* _GIVEN PROBLEM_
Your task is to give the number of lines in the listing that include "Identity", and nothing else.
----------------
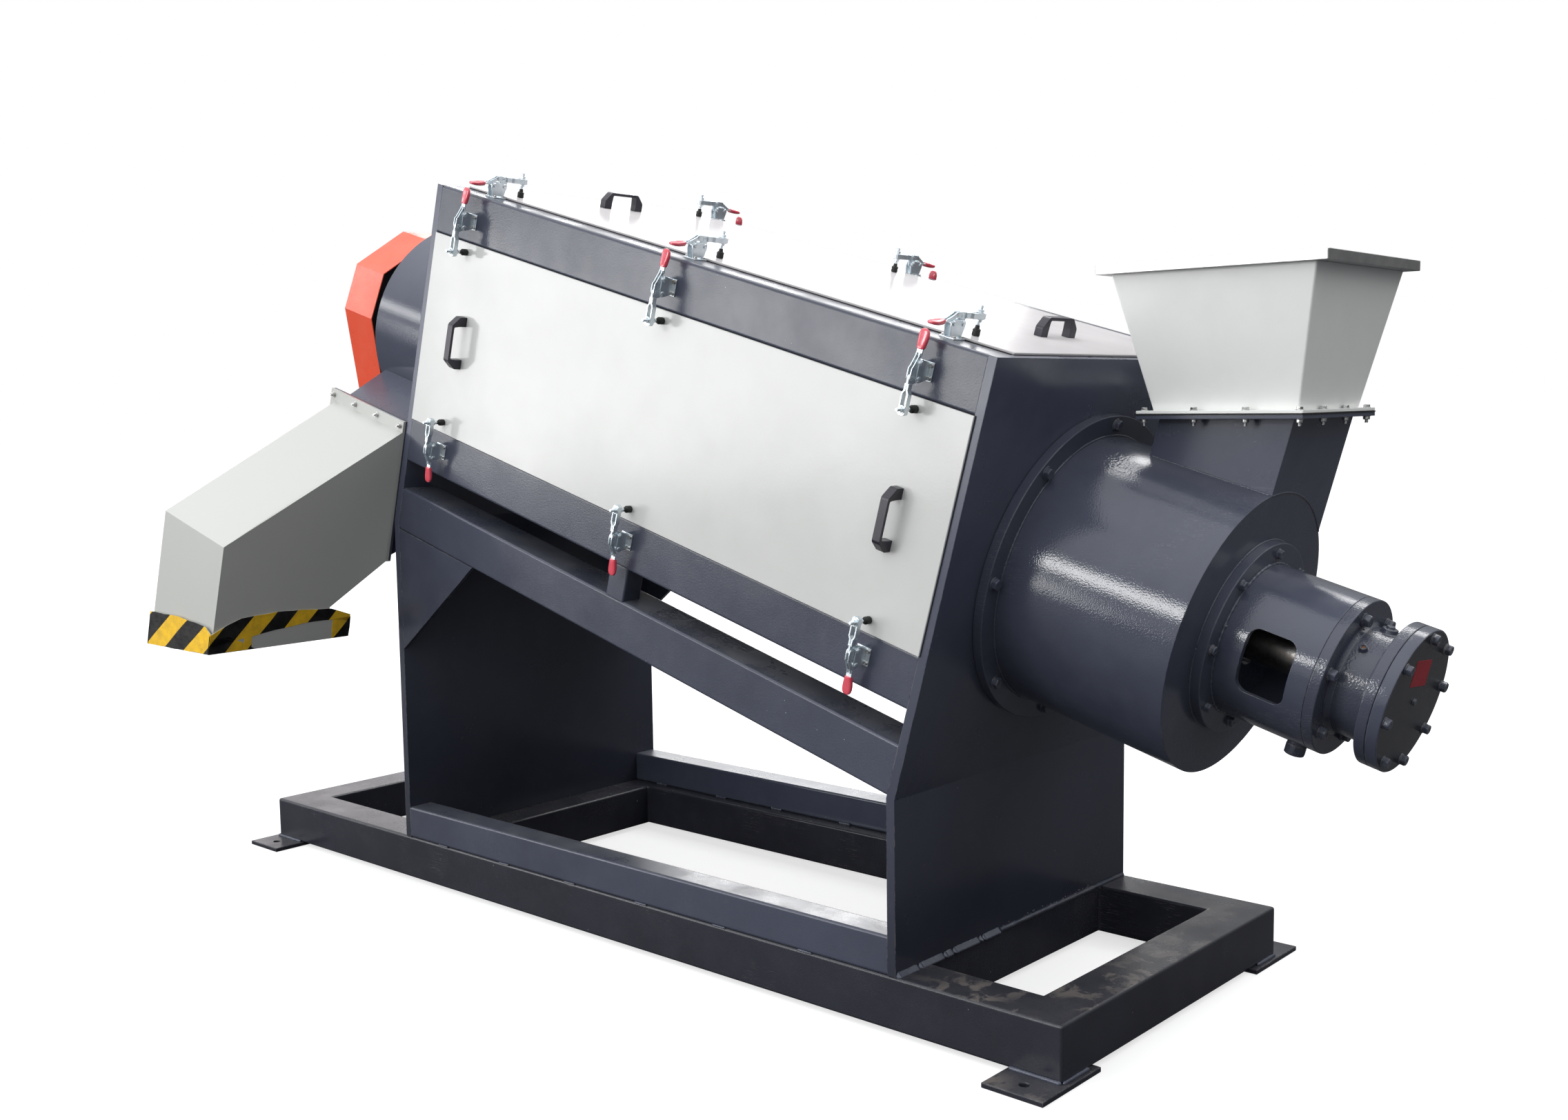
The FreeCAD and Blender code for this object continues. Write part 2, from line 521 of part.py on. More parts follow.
def frustum(name, ax, ay, bx, by, z0, z1):
    w = wedge(name, ZERO, -ax / 2, ax / 2, -ay / 2, ay / 2, z1 - z0, -bx / 2, bx / 2, -by / 2, by / 2)
    place(w, HXC, HYC, z0, Rotation(Vector(1, 0, 0), 90))
    return w


hb_o = frustum("hb_o", q("hopper_bot_x"), q("hopper_bot_y"), q("hopper_top_x"), q("hopper_top_y"), HLZ, HHZ)
hb_i = frustum("hb_i", q("hopper_bot_x") - 2 * HW, q("hopper_bot_y") - 2 * HW, q("hopper_top_x") - 2 * HW, q("hopper_top_y") - 2 * HW, HLZ, HHZ)
hf_o = box("hf_o", HXC - FX, HXC + FX, HYC - FY, HYC + FY, HLZ, HLZ + FT)
hf_i = box("hf_i", HXC - q("hopper_bot_x") / 2 + HW, HXC + q("hopper_bot_x") / 2 - HW, HYC - q("hopper_bot_y") / 2 + HW, HYC + q("hopper_bot_y") / 2 - HW, HLZ - 5, HLZ + FT + 5)
node(fuse("hopper", [cut("hopper_wall_solid", hb_o, hb_i), cut("hopper_flange", hf_o, hf_i)]), "hopper_body")
rim_o = box("rim_o", HXC - q("rim_x") / 2, HXC + q("rim_x") / 2, HYC - q("rim_y") / 2, HYC + q("rim_y") / 2, HHZ, HHZ + q("rim_ht"))
rim_i = box("rim_i", HXC - q("hopper_top_x") / 2 + HW, HXC + q("hopper_top_x") / 2 - HW, HYC - q("hopper_top_y") / 2 + HW, HYC + q("hopper_top_y") / 2 - HW, HHZ - 5, HHZ + q("rim_ht") + 5)
node(cut("rim", rim_o, rim_i), "hopper_rim")

# bearing end, all on the rotor axis
SE = IL + q("seal_thk")
PM = q("ped_mid")
node(incline(cut("seal", cyl("seal_o", "x", q("seal_rad"), IL, SE, ZERO, AV), cyl("seal_i", "x", q("seal_bore"), IL - 5, SE + 5, ZERO, AV))), "shaft_seal_flange")
PR2, PW = q("ped_rad"), q("ped_wall")
ped_o = cyl("ped_o", "x", PR2, SE, q("ped_end"), ZERO, AV)
ped_i = cyl("ped_i", "x", PR2 - PW, SE - 5, q("ped_end") - q("ped_flange"), ZERO, AV)
ped_h = cyl("ped_h", "x", q("seal_bore"), SE, q("ped_end") + 5, ZERO, AV)
wa, wb, wh, wr = q("ped_win_a"), q("ped_win_b"), q("ped_win_ht") / 2, q("ped_win_r")
win = fuse("ped_w", [box("ped_w1", wa, wb, ZERO - 400, ZERO + 400, AV - wh + wr, AV + wh - wr),
                     box("ped_w2", wa + wr, wb - wr, ZERO - 400, ZERO + 400, AV - wh, AV + wh)] +
           [cyl("ped_wc%d" % i, "y", wr, ZERO - 400, ZERO + 400, a, b)
            for i, (a, b) in enumerate(((wa + wr, AV - wh + wr), (wb - wr, AV - wh + wr), (wb - wr, AV + wh - wr), (wa + wr, AV + wh - wr)))])
node(incline(cuts("pedestal", ped_o, [ped_i, ped_h, win])), "bearing_pedestal")
PE = q("ped_end")
bh = fuse("bh_o", [cyl("bh_f", "x", PR2, PE, PE + q("house_fl_thk"), ZERO, AV), cyl("bh_c", "x", q("house_rad"), PE, q("house_end"), ZERO, AV),
                   cyl("bh_e", "x", q("cover_rad"), q("house_end") - 1, q("house_end") + 22, ZERO, AV)])
node(incline(cut("bearing_house", bh, cyl("bh_i", "x", q("shaft_hole"), PE - 5, q("house_end") + 40, ZERO, AV))), "bearing_housing")
cap = cut("bearing_cap", cyl("cap_o", "x", q("cover_rad"), q("house_end") + 22, q("cover_end"), ZERO, AV),
          cyl("cap_i", "x", q("shaft_rad") + 8, q("house_end"), q("cover_end") - 10, ZERO, AV))
CB, CE = q("cap_bolt_ring"), q("cover_end")
heads = []
for i, deg in enumerate((87, 39, -9, -59, -105, -146, 174, 132)):
    ca, sa = math.cos(math.radians(deg)), math.sin(math.radians(deg))
    heads.append(cyl("cap_bolt%d" % i, "x", q("cap_bolt_rad"), CE, CE + q("cap_bolt_ht"), -CB * ca, AV + CB * sa))
node(incline(bundle("bearing_cap_set", [cap] + heads)), "bearing_end_cover")
dr = cyl("drain_o", "z", q("drain_rad"), AV - PR2 - q("drain_len"), AV - PR2 + 2, q("drain_u"), ZERO)
node(incline(cut("drain", dr, cyl("drain_d", "x", PR2, PE - 200, PE + 10, ZERO, AV))), "drain_plug")

# ------------------------------------------------------------ discharge end
L0 = -DL
od_o = cyl("od_o", "x", DR, L0 - OL, L0, ZERO, AV)
od_i = cyl("od_i", "x", DR - DW, L0 - OL + DW, L0 + 5, ZERO, AV)
od_h = cyl("od_h", "x", q("seal_bore"), L0 - OL - 5, L0 - OL + DW + 5, ZERO, AV)
CU0, CU1 = q("chute_u0"), q("chute_u1")
FTK = q("chute_fl_thk")
sw_o = wedge("sw_o", -HY + FTK, CU0, CU1, q("chute_low"), q("chute_top"), ZERO - 200, L0 - OL, L0 - 6, ZERO + 39, ZERO + 400)
sw_i = wedge("sw_i", -HY, CU0 + 5, CU1 - 5, q("chute_low") + 5, q("chute_top") - 5, ZERO - 195, L0 - OL + 9, L0 - 12, ZERO + 46, ZERO + 394)
sw_c = wedge("sw_c", -HY, CU0 + 5, CU1 - 5, q("chute_low") + 5, q("chute_top") - 5, ZERO - 195, L0 - OL + 9, L0 - 12, ZERO + 46, ZERO + 394)
node(incline(cuts("outlet_drum_body", od_o, [od_i, od_h, sw_c])), "outlet_drum")
sw_d = cyl("sw_d", "x", DR, L0 - OL - 5, L0 + 5, ZERO, AV)
ofl_o = box("ofl_o", q("chute_fl_u0"), q("chute_fl_u1"), -HY, -HY + FTK, q("chute_fl_low"), q("chute_fl_top"))
ofl_i = box("ofl_i", CU0 + 5, CU1 - 5, -HY - 5, -HY + FTK + 5, q("chute_low") + 5, q("chute_top") - 5)
node(incline(cuts("outlet_spout_body", fuse("osp", [sw_o, ofl_o]), [sw_i, sw_d, ofl_i])), "outlet_spout")

CF, CW = -HY - FTK, q("chute_wall")
BY, BV, FYY, KY, KV = q("chute_bend_y"), q("chute_bend_v"), q("chute_front_y"), q("chute_back_y"), q("chute_back_v")
LOWV = ZERO - 520
ch_o = profile("ch_o", "YZ_Plane", [(CF, q("chute_top")), (BY, BV), (FYY, LOWV), (KY, LOWV), (KY, KV), (CF, q("chute_low"))], CU0, CU1)
ch_i = profile("ch_i", "YZ_Plane", [(CF + 5, q("chute_top") - CW), (BY + CW, BV - CW), (FYY + CW, LOWV - 5), (KY - CW, LOWV - 5), (KY - CW, KV + CW), (CF + 5, q("chute_low") + CW + 4)], CU0 + CW, CU1 - CW)
cfl_o = box("cfl_o", q("chute_fl_u0"), q("chute_fl_u1"), CF, -HY, q("chute_fl_low"), q("chute_fl_top"))
cfl_i = box("cfl_i", CU0 + CW, CU1 - CW, CF - 5, -HY + 5, q("chute_low") + CW + 4, q("chute_top") - CW)


def level_box(name, z0, z1, y0, y1):
    """A world-level slab, drawn in the inclined frame near the chute."""
    b = box(name, ZERO - 900, ZERO + 900, y0, y1, ZERO, z1 - z0)
    # it sits on the line where z = z0 crosses u = chute_u1
    vv = (z0 - KZ + CU1 * S) / C
    b.Placement = Placement(Vector(CU1.v, num(y0), vv.v), Rotation(Vector(0, -1, 0), q("tilt").v))
    b.Length = 1800
    bind(b, "Placement.Base.x", CU1 - 900 * C)
    bind(b, "Placement.Base.z", vv - 900 * S)
    bind(b, "Placement.Base.y", y0)
    b.setExpression("Placement.Rotation.Angle", "dims.tilt")
    return b


cut_low = level_box("cut_low", q("mouth_z") - 600, q("mouth_z"), ZERO - 1300, ZERO - 300)
node(incline(cuts("chute_solid", fuse("chute_all", [ch_o, cfl_o]), [ch_i, cfl_i, cut_low])), "chute")
LT = q("lip_thk")
lip_slab = level_box("lip_slab", q("mouth_z"), q("mouth_top_z"), ZERO - 1300, ZERO - 300)
lip_o = profile("lip_o", "YZ_Plane", [(FYY - LT, ZERO - 100), (q("lip_back_y"), ZERO - 100), (q("lip_back_y"), LOWV), (FYY - LT, LOWV)], CU0 - LT, CU1 + LT)
lip_i = profile("lip_i", "YZ_Plane", [(FYY, ZERO), (KY, ZERO), (KY, LOWV - 9), (FYY, LOWV - 9)], CU0, CU1)
lip_j = profile("lip_j", "YZ_Plane", [(KY - 5, KV - 60), (q("lip_back_y") - LT, KV - 95), (q("lip_back_y") - LT, LOWV - 9), (KY - 5, LOWV - 9)], CU0, CU1)
node(incline(cuts("lip", common("lip_band", lip_o, lip_slab), [lip_i, lip_j])), "chute_mouth_collar")

# drive end: bearing block, pulley and its guard
G0, G1, GWL = q("guard_u0"), q("guard_u1"), q("guard_wall")
GP = [(-148, 766), (-305, 653), (-330, 510), (-170, 30), (170, 30), (330, 510), (305, 653), (148, 766)]
GI = [(-147, 763), (-302, 651.5), (-326.8, 510), (-167.6, 33), (167.6, 33), (326.8, 510), (302, 651.5), (147, 763)]
g_o = profile("g_o", "YZ_Plane", [(ZERO + a, ZERO + b) for a, b in GP], G0, G1)
g_i = profile("g_i", "YZ_Plane", [(ZERO + a, ZERO + b) for a, b in GI], G0 + GWL, G1 + 5)
node(incline(cut("guard", g_o, g_i)), "pulley_guard")
gb = profile("gb", "YZ_Plane", [(ZERO + a, ZERO + b) for a, b in GI], G1 - q("guard_back"), G1 - q("guard_back") + 5)
node(incline(cut("guard_back", gb, cyl("gb_h", "x", q("seal_bore"), G1 - 60, G1 + 60, ZERO, AV))), "guard_back_plate")
node(incline(cut("drive_bearing", cyl("db_o", "x", q("drive_rad"), G1 - q("guard_back") + 5, L0 - OL, ZERO, AV),
                 cyl("db_i", "x", q("shaft_hole"), G1 - 80, L0 - OL + 5, ZERO, AV))), "drive_bearing_housing")
node(incline(fuse("rotor", [cyl("shaft", "x", q("shaft_rad"), G0 + 20, q("cover_end") - 14, ZERO, AV),
                            cyl("core", "x", q("rotor_rad"), L0 + 20, ZERO - 60, ZERO, AV),
                            cyl("pulley", "x", q("pulley_rad"), G0 + 22, G0 + 22 + q("pulley_wid"), ZERO, AV)])), "rotor")

doc.recompute()

# ------------------------------------------------------------ checks, export
bad = []
for o in doc.Objects:
    if "Invalid" in o.State or "Error" in o.State:
        bad.append((o.Name, list(o.State)))
names = set()
for o in NODES:
    s = o.Shape
    if s.isNull() or not s.isValid() or s.Volume <= 0 or not s.Solids:
        bad.append((o.Label, "shape"))
    names.add(o.Label)
if bad or len(names) != len(NODES):
    raise RuntimeError("failed objects: %s" % bad)
for o in NODES:
    o.Shape.exportStep(os.path.join("parts", o.Label + ".step"))
    print(o.Label, len(o.Shape.Solids), round(o.Shape.Volume / 1e6, 3))
print(len(NODES), "nodes")
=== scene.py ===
import bpy, bmesh, math, random
from mathutils import Matrix, Vector


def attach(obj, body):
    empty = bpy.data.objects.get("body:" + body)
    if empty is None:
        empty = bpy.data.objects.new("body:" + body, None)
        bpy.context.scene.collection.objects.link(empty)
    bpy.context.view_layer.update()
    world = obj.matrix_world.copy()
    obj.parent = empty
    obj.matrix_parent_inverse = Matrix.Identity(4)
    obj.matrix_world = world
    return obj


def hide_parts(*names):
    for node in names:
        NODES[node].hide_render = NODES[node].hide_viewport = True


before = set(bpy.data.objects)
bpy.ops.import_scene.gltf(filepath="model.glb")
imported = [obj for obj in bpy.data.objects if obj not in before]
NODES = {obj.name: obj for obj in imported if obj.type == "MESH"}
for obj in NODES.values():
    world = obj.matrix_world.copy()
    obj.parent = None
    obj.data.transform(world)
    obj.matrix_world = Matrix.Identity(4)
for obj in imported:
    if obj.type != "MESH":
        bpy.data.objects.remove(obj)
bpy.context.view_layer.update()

# ------------------------------------------------------------------ frames
# All shapes are written in millimetres, either on the floor frame (WORLD) or
# in the machine's inclined frame (INC: x along the rotor, z square to it).
MM = Matrix.Scale(0.001, 4)


def rot(axis, deg):
    return Matrix.Rotation(math.radians(deg), 4, axis)


def tr(x, y, z):
    return Matrix.Translation((x, y, z))


TILT = 15.866
WORLD = MM
INC = tr(1.069, 0, 0.540) @ rot("Y", TILT) @ MM
ST, CT = math.sin(math.radians(TILT)), math.cos(math.radians(TILT))
AV = 505.0          # rotor axis height in the inclined frame
L0 = -1928.8        # outer face of the discharge end plate


def inc_x(u, v):
    return 1069 + u * CT + v * ST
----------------
* _REPLY_
2